Tecnologia usada para o bem

A agitação na plateia do Web Summit cresceu com o anúncio do próximo orador. O secretário-geral das Nações Unidas pisava o púlpito central da convenção. “A minha preocupação é que as Nações Unidas usem a tecnologia de ponta para melhorar a vida das pessoas e aproveitar melhor os recurso”, salientou António Guterres.
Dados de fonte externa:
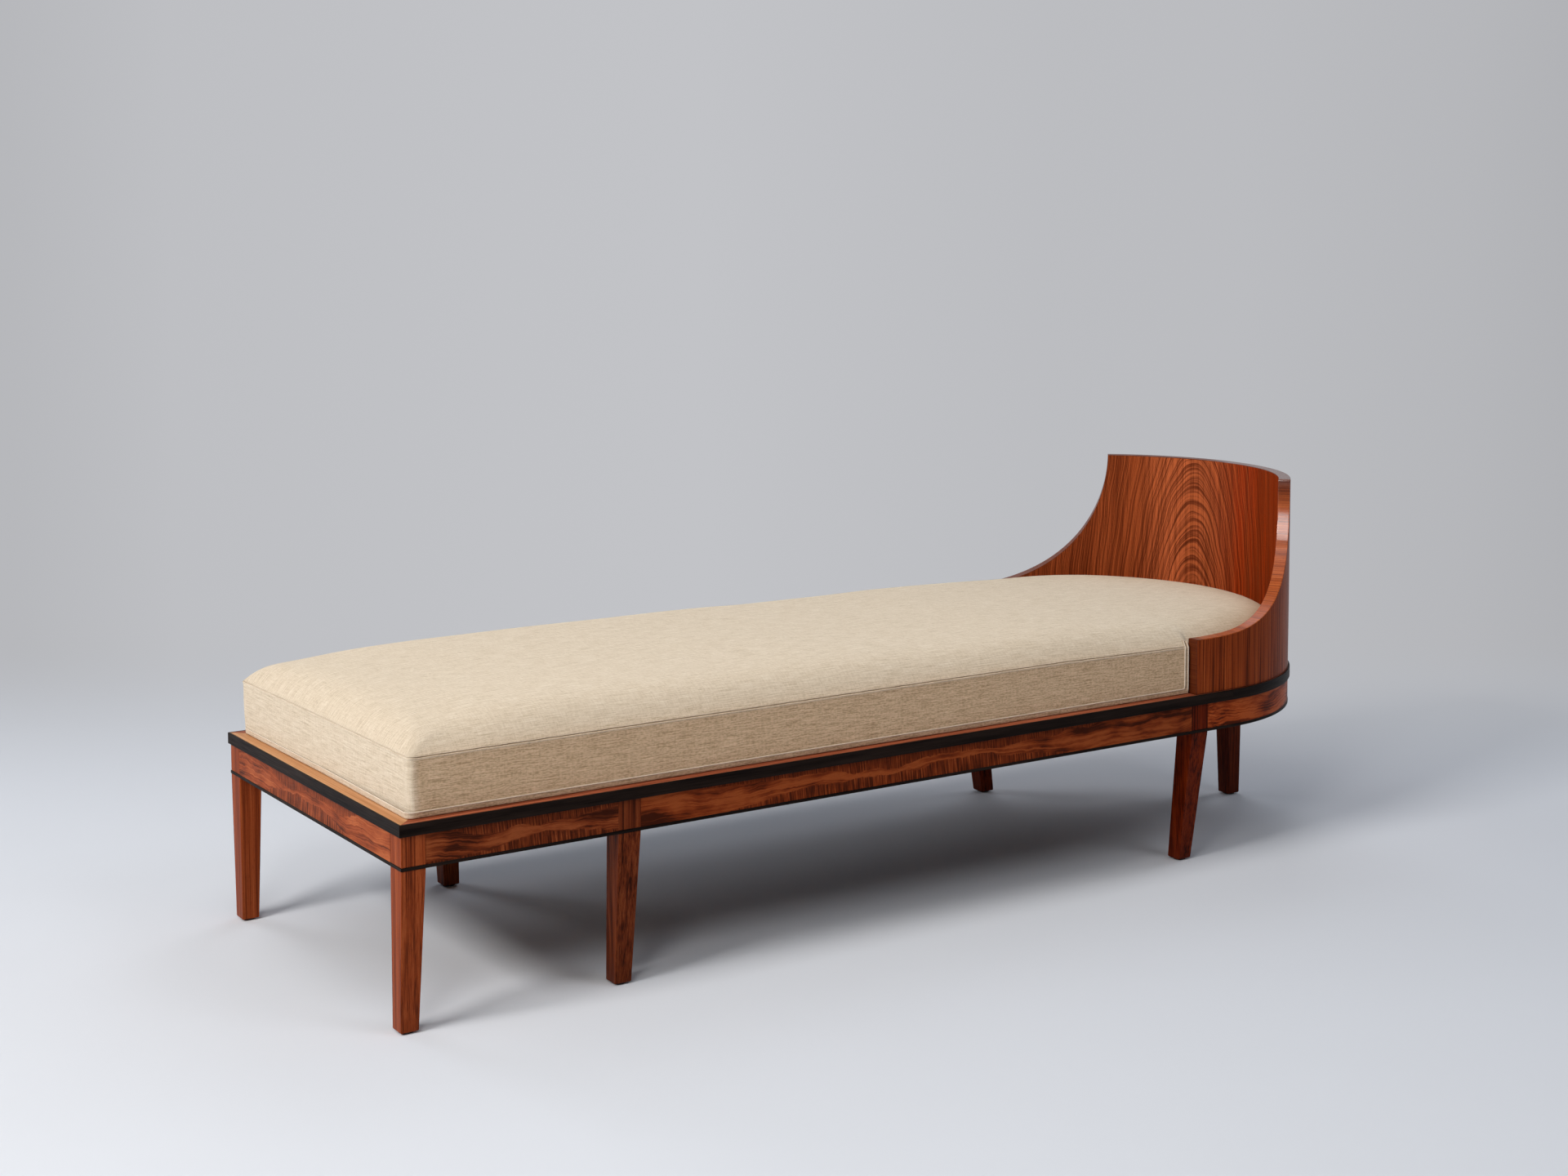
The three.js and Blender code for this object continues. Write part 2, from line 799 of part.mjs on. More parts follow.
const hemTape = sweep(hemPath(), () => bar(-jointGap - hemThickness, -jointGap, hemBottom, hemTop));
const hemUpright = block(
  hemEndX - hemWidth,
  hemEndX,
  -halfWidth + hemOuter,
  -halfWidth + hemInner,
  hemBottom,
  hemRise,
);
addPiece('pad_hem', join(hemTape, [hemUpright, mirrored(hemUpright)]), linen);

export default recamier;
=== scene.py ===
# Looks of the day bed: bevelled rosewood joinery, a bent veneered headboard
# and an upholstered linen pad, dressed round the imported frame. Metres, +Z up,
# the foot end at -X, the round head end at +X and the near side at -Y.
import math

import bmesh
import bpy
import numpy as np
from mathutils import Matrix, Vector


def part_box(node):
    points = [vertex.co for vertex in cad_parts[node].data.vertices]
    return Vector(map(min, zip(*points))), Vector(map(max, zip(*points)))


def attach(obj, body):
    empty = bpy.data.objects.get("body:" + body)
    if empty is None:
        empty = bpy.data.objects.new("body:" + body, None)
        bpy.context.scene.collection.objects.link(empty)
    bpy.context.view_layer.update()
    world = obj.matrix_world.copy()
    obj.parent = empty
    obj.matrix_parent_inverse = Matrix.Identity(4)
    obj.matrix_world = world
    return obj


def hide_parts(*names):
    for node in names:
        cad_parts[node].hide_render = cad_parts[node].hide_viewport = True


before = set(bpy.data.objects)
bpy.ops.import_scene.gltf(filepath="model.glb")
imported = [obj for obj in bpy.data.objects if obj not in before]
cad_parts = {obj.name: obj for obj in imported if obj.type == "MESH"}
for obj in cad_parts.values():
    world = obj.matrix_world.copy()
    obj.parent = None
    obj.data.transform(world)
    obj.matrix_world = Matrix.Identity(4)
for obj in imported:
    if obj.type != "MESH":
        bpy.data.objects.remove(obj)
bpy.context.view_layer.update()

MM = 0.001
SCENE = bpy.context.scene

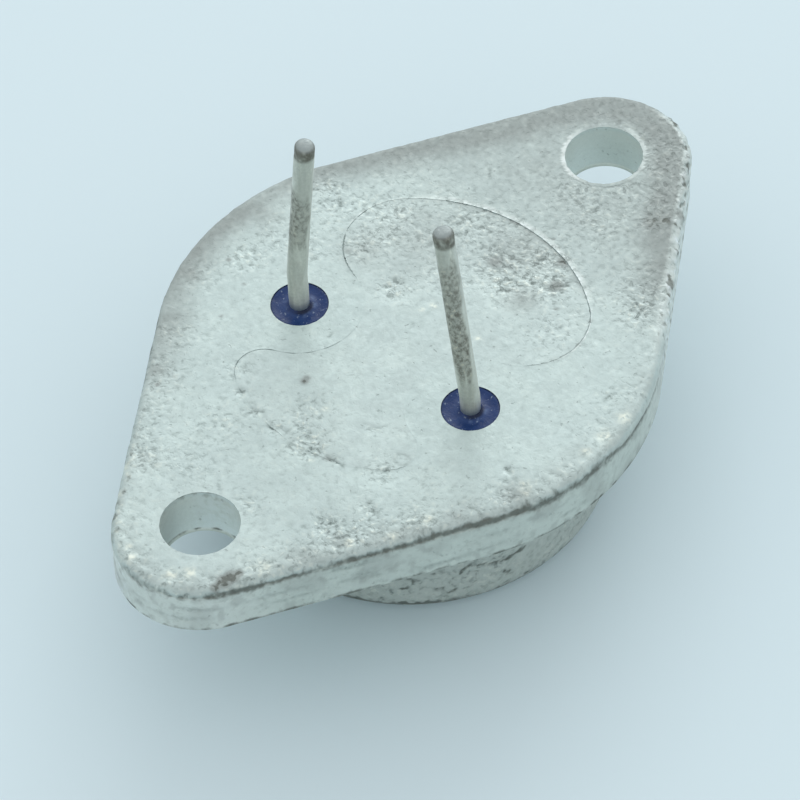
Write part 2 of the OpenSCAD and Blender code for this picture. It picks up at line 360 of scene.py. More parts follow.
# Places where dirt is smeared over the seating face: x, y, reach and strength
smears = [
    (-16.2, -3.42, 0.2, 1.5), (-16.55, -3.32, 0.3, 2.2), (-17.0, -3.2, 0.3, 2.2),
    (-17.5, -3.1, 0.22, 1.6), (-5.3, 1.95, 0.17, 1.4), (-5.1, 2.0, 0.15, 1.2),
    (13.4, -5.1, 0.5, 1.3), (13.0, -4.7, 0.6, 1.1), (14.8, -4.1, 0.6, 0.55),
    (14.4, -5.4, 0.3, 1.0), (15.8, -3.0, 1.6, 0.42), (17.6, -0.4, 1.3, 0.45),
    (17.4, 2.0, 1.3, 0.5), (6.3, -0.3, 0.45, 0.7), (6.9, -3.6, 0.35, 0.8), (8.3, -2.9, 0.3, 0.8),
    (5.0, 3.4, 2.2, 0.3), (7.2, -0.6, 1.9, 0.28), (3.0, 5.2, 1.3, 0.3), (5.2, -2.8, 0.9, 0.4),
    (9.6, -7.2, 0.9, 0.32), (11.4, -6.0, 1.2, 0.34), (2.4, 5.8, 0.3, 0.5), (-8.3, -2.1, 0.2, 0.5),
    (12.0, 5.9, 0.7, 0.5), (14.3, 4.6, 0.7, 0.7), (16.0, 3.6, 0.7, 0.68), (-3.6, 10.9, 0.8, 0.68),
    (-1.0, 11.6, 0.8, 0.55), (17.9, 0.9, 0.7, 0.7), (-13.9, 4.7, 0.7, 0.2), (-9.2, 8.1, 0.7, 0.5),
    (1.6, 11.0, 1.1, 0.5), (6.2, 9.5, 0.9, 0.36), (-9.85, 7.35, 0.12, 1.1),
    (-4.5, -10.6, 0.9, 0.45), (-11.8, -5.9, 0.6, 0.32), (9.2, -1.6, 0.1, 0.9),
    (5.75, -4.6, 0.1, 0.8), (8.2, -1.6, 0.1, 0.7), (-1.65, 10.0, 0.14, 0.8),
    (-4.65, 7.85, 0.09, 0.8), (-2.4, 8.35, 0.09, 0.8),
]


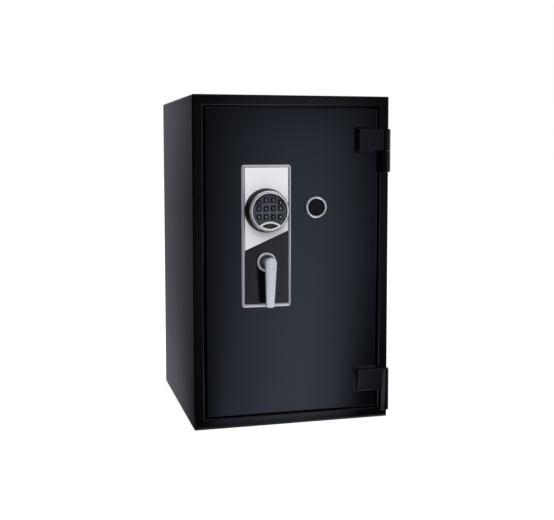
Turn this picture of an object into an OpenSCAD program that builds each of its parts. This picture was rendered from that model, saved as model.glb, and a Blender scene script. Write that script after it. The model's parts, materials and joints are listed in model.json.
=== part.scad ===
// Fireproof safe with a keypad, a key lock and rack-and-pinion boltwork.
// Origin: centre of the footprint on the floor. X runs to the right, Y to the back, Z up.

/* [Cabinet] */
// Overall width of the cabinet
body_w = 465; // [440:5:520]
// Overall depth of the cabinet
body_d = 475; // [450:5:560]
// Overall height of the cabinet
body_h = 760; // [720:5:880]
// Radius of the cabinet's outer edges
edge_r = 4; // [3:0.5:6]
// Thickness of the outer steel skin
skin_t = 3; // [2:0.5:4]
// Distance from the outside to the inner face of the liner
wall_t = 50; // [48:1:60]
// Thickness of the liner's sheet
liner_t = 2; // [1:0.5:3]
// Width of the front band round the door opening
band_w = 25; // [23:0.5:28]
// Radius of the rolled edge round the door opening
roll_r = 4; // [2:0.5:6]
// Depth of the rolled lip behind the front band
lip_d = 15; // [10:1:20]
// Thickness of the back panel
back_t = 3; // [2:0.5:4]
// How far the back panel sits inside the rear edge
back_recess = 3; // [1:0.5:6]

/* [Door jamb] */
// Thickness of the jamb's sheet
jamb_t = 2.5; // [1.5:0.5:3]
// Width of the jamb's step
step_w = 17.5; // [15:0.5:20]
// Depth of the jamb behind its step
jamb_inner_d = 50; // [48:1:56]
// Thickness of the fire seal
seal_t = 2.5; // [1.5:0.5:4]
// Width of the fire seal
seal_w = 9; // [6:0.5:10]
// Gap between the closed door and the fire seal
seal_gap = 0.5; // [0.3:0.1:1]

/* [Anchoring] */
// Radius of the anchor holes
anchor_r = 7; // [5:0.5:9]
// Wall of the anchor sleeves
sleeve_wall = 2; // [1.5:0.5:4]
// Distance between the anchor holes, left to right
anchor_dx = 240; // [160:10:280]
// Distance between the anchor holes, front to back
anchor_dy = 200; // [120:10:240]
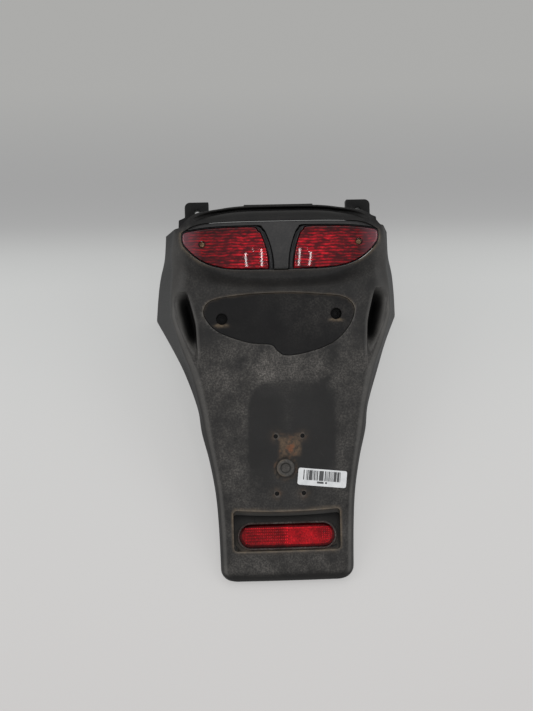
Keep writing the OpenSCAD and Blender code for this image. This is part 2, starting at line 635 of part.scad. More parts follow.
module reflex_base() {
    color("#241a18") seat() on_pocket_floor() translate([0, 0.5, 0.15]) difference() {
        union() {
            stadium(reflex_l, reflex_w, reflex_base_t + 1.5);
            for (x = [-1, 1]) translate([x * stud_pitch / 2, reflex_w / 2, -11]) cylinder(d = stud_d, h = 12, $fn = 32);
        }
        translate([0, reflex_rim, reflex_base_t - 1]) stadium(reflex_l - 2 * reflex_rim, reflex_w - 2 * reflex_rim, 10);
    }
}
module reflex_lens() {
    w = reflex_w - 2 * reflex_rim - 0.4;
    color("#d0121c") seat() on_pocket_floor() translate([0, reflex_rim + 0.7, reflex_base_t - 0.7]) {
        stadium(reflex_l - 2 * reflex_rim - 0.4, w, 5.2);
        translate([0, 0.8, 5.2]) stadium(reflex_l - 2 * reflex_rim - 2, w - 1.6, 0.8);
    }
}
module reflex_nuts() {
    color("#9a9a96") seat() on_pocket_floor()
        for (x = [-1, 1]) translate([x * stud_pitch / 2, reflex_w / 2 + 0.5, -wall - 5.15]) difference() {
            union() {
                cylinder(d = 2 * stud_d, h = 1, $fn = 48);
                cylinder(d = 1.8 * stud_d, h = 4, $fn = 6);
                translate([0, 0, 4]) cylinder(d = 2.2 * stud_d, h = 1, $fn = 48);
            }
            translate([0, 0, -1]) cylinder(d = stud_d + 0.2, h = 10, $fn = 32);
        }
}

fender_shell();
lamp_housing();
lamp_bezel();
lens_left();
lens_right();
lens_seal_left();
lens_seal_right();
reflector_bowl_left();
reflector_bowl_right();
bulb_left();
bulb_right();
bulb_holder_left();
bulb_holder_right();
lens_screws();
hatch_cover();
plate_buffer();
reflex_base();
reflex_lens();
reflex_nuts();
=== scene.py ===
import math

import bmesh
import bpy
import numpy as np
from mathutils import Matrix, Vector


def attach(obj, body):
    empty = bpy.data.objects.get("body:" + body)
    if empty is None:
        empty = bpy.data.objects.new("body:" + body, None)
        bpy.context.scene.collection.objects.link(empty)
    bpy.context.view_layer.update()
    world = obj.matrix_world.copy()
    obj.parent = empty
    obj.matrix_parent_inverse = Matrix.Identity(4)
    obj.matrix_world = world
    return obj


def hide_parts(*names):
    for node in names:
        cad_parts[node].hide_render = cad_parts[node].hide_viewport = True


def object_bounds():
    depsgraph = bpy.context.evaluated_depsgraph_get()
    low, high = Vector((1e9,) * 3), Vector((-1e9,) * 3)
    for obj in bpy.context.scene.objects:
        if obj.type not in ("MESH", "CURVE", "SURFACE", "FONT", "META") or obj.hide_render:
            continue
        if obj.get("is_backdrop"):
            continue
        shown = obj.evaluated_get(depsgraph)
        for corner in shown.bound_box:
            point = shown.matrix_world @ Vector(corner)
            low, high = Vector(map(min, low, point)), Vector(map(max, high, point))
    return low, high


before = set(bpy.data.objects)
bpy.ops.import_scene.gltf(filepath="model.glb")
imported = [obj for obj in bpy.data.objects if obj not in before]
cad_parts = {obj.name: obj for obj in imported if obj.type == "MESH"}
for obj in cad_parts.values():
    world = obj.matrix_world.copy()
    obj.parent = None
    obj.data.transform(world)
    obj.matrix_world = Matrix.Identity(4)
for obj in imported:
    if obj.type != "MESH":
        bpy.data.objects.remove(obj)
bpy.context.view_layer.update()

# Floor and backdrop: one pale sheet that runs back under soft light. Its grey is painted shade: it darkens in
# a band towards the back, where a photographer's paper sweep would turn up into a wall that gets less light;
# no wall is modelled.
scene = bpy.context.scene
scene.view_settings.view_transform = "Standard"


def srgb(r, g, b):
    """Linear colour of an 8-bit screen colour."""
    c = np.array([r, g, b]) / 255
    return tuple(np.where(c <= 0.04045, c / 12.92, ((c + 0.055) / 1.055) ** 2.4)) + (1,)


def fill(tree, socket, value):
    """Links an output to an input, or sets a plain value on it."""
    if isinstance(value, bpy.types.NodeSocket):
        tree.links.new(value, socket)
    else:
        socket.default_value = value


def put(tree, kind, inputs=None, **settings):
    """Adds a node, sets its properties, and fills or links its inputs."""
    node = tree.nodes.new(kind)
    for key, value in settings.items():
        setattr(node, key, value)
    for key, value in (inputs or {}).items():
        fill(tree, node.inputs[key], value)
    return node


def new_material(name, **plain):
    """A material with one Principled shader and these plain values on it."""
    mat = bpy.data.materials.new(name)
    mat.use_nodes = True
    shader = mat.node_tree.nodes["Principled BSDF"]
    for key, value in plain.items():
        shader.inputs[key.replace("_", " ")].default_value = value
    return mat, mat.node_tree, shader


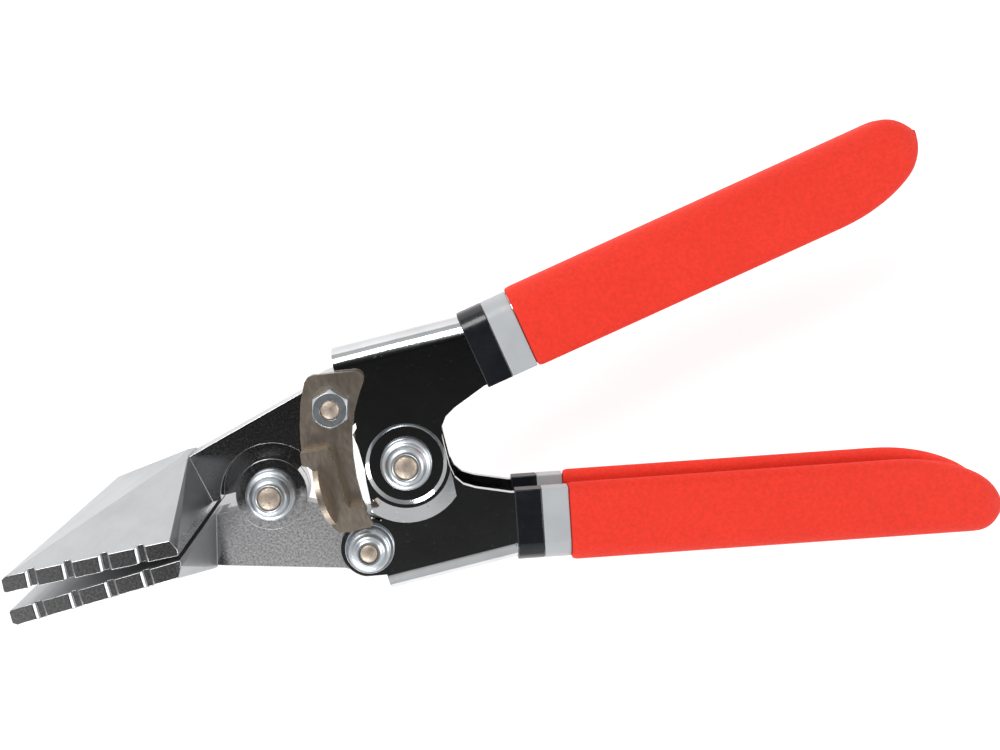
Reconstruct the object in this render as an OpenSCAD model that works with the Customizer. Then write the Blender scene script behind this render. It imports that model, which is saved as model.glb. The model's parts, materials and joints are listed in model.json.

O diplomata português valorizou o progresso das novas tecnologias, que têm “dado voz a muitas pessoas marginalizadas”. No entanto, referiu ainda as consequências mais negativas, como o “discurso de ódio, a invasão da privacidade, a censura” e a tecnologia de guerra. “As armas que podem tirar vidas humanas são politicamente inaceitáveis, eticamente reprováveis e devem ser banidas por lei internacional”, exclamou, para aplauso do público espectador.

Para António Guterres, a inovação tecnológica tem que ser usada para o bem.

Para António Guterres, a inovação tecnológica tem que ser usada para o bem. Foto: Rui Costa

Para o engenheiro, as empresas devem “unir-se para discutir as tecnologias, protocolos, acordos” para que estes sejam usados com um único objetivo: o bem-estar.

“Lisboa volta a ser capital do mundo”

“Começámos há 600 anos a conectar o mundo”, sublinhou António Costa. O primeiro-ministro português, agora perante a plateia do Altice Arena, deu as boas-vindas aos visitantes e destacou Lisboa como “um ponto de encontro de pessoas e de culturas”. “Com esta conexão, abrimos um caminho para a globalização”, disse.

Para o antigo presidente da Câmara de Lisboa, apenas a liberdade permite “a inovação tecnológica e o empreendedorismo” necessários para que a humanidade “enfrente novos desafios globais”.  António Costa ainda uma palavra de encorajamento às empresas portuguesas, “embaixadores” de Portugal no Web Summit.

O primeiro-ministro português, António Costa, falou de Lisboa e Portugal como "um ponto de encontro entre culturas" de todo o mundo.

O primeiro-ministro português, António Costa, falou de Lisboa e Portugal como “um ponto de encontro entre culturas” de todo o mundo. Foto: Rui Costa

“Vão conhecer uma das cidades mais antigas da Europa e do Mundo”, apontou Fernando Medina. O atual presidente da Câmara de Lisboa seguiu a linha de discurso apresentada pelo primeiro-ministro português, ao destacar a cidade como um ponto histórico de globalização. “Queremos que Lisboa seja a capital da inovação, da tecnologia e também da tolerância, sem discriminação”, reforçou Medina.

No final, houve tempo ainda para Paddy Cosgrave receber uma lembrança de Lisboa. O diretor executivo foi presenteado com um quadro de Fernão de Magalhães, autor da primeira circum-navegação ao globo, num dos exemplos de globalização promovida pelos portugueses. Graças ao Web Summit, “Lisboa volta a ser capital do mundo”, concluiu Fernando Medina.